As to why companies should chose to work with Adforce rather than try and handle advertising themselves, Grealy says that the firm has experience and expertise on its side.
“We have always tried to innovate, whether that is audio, mobile, etcetera,” he says.
“I think that we can add expertise in quality mobile advertising campaigns and work with internal teams to deliver revenue that they may not have seen.
“Every publisher is looking for multiple ways to get revenue, and we are one of those options.”
What is your vision?
At the moment Grealy is focused on building up Adforce internationally.
“The Irish business is profitable at the moment, and we will be internationally as well in nine months if everything goes according to plan,” he says.
“By the end of 2017 we would like to be doing between €15 million and €20 million in revenue, with most of that coming from the US. It’s what our partners expect of us.”
The Artane native says that he thinks that the company could build a network across the Atlantic ocean that “could have the capacity to reach as many as 150 million people”.

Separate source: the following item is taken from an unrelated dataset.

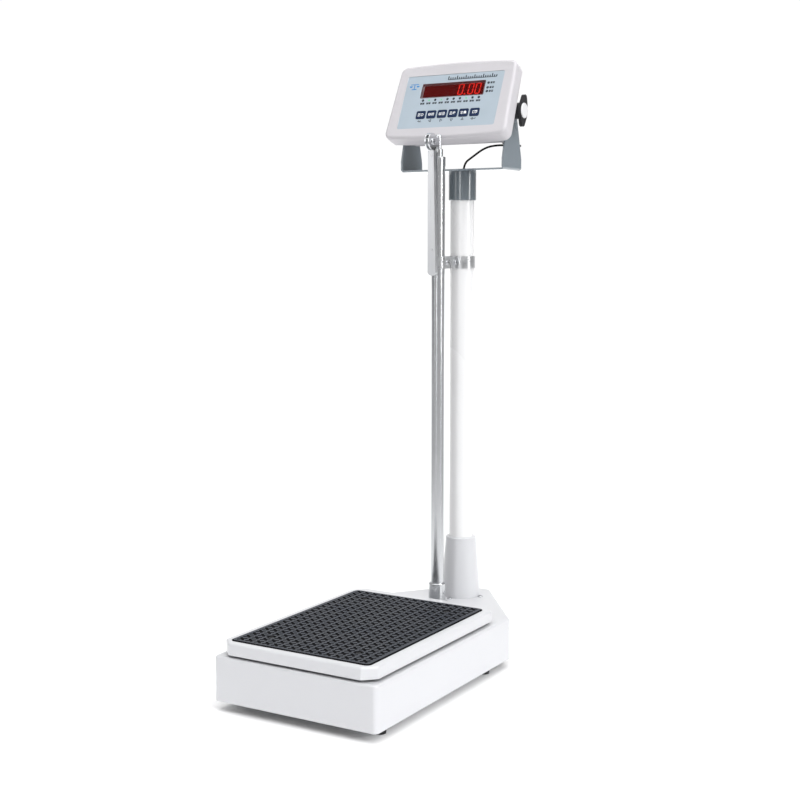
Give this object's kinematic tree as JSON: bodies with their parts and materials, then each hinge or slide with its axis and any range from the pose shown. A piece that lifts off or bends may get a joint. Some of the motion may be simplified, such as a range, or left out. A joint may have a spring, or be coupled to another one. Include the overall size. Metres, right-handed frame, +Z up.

How much of this can be followed through is a different story, but Grealy is confident that the firm can potentially get in front of millions of readers in every state that it rolls out to if it strikes the right deals.
Ireland’s internet pioneer is always restless and admits that selling Adforce again remains a very real possibility if the right offer comes along. However, even if he does get big money this time around, white sandy beaches are probably a little while off. Grealy hopes that he has enough left in the tank to give a new business another go.
“The first thing to do is build a profitable business (but) I would always be open to exiting. I would hope that with the team we have we would have three or four individuals who I could pass the baton to,” he says.
“I have a feeling that I have a few more companies left in me. I would probably stay in the digital industry and maybe get the next business off the ground.”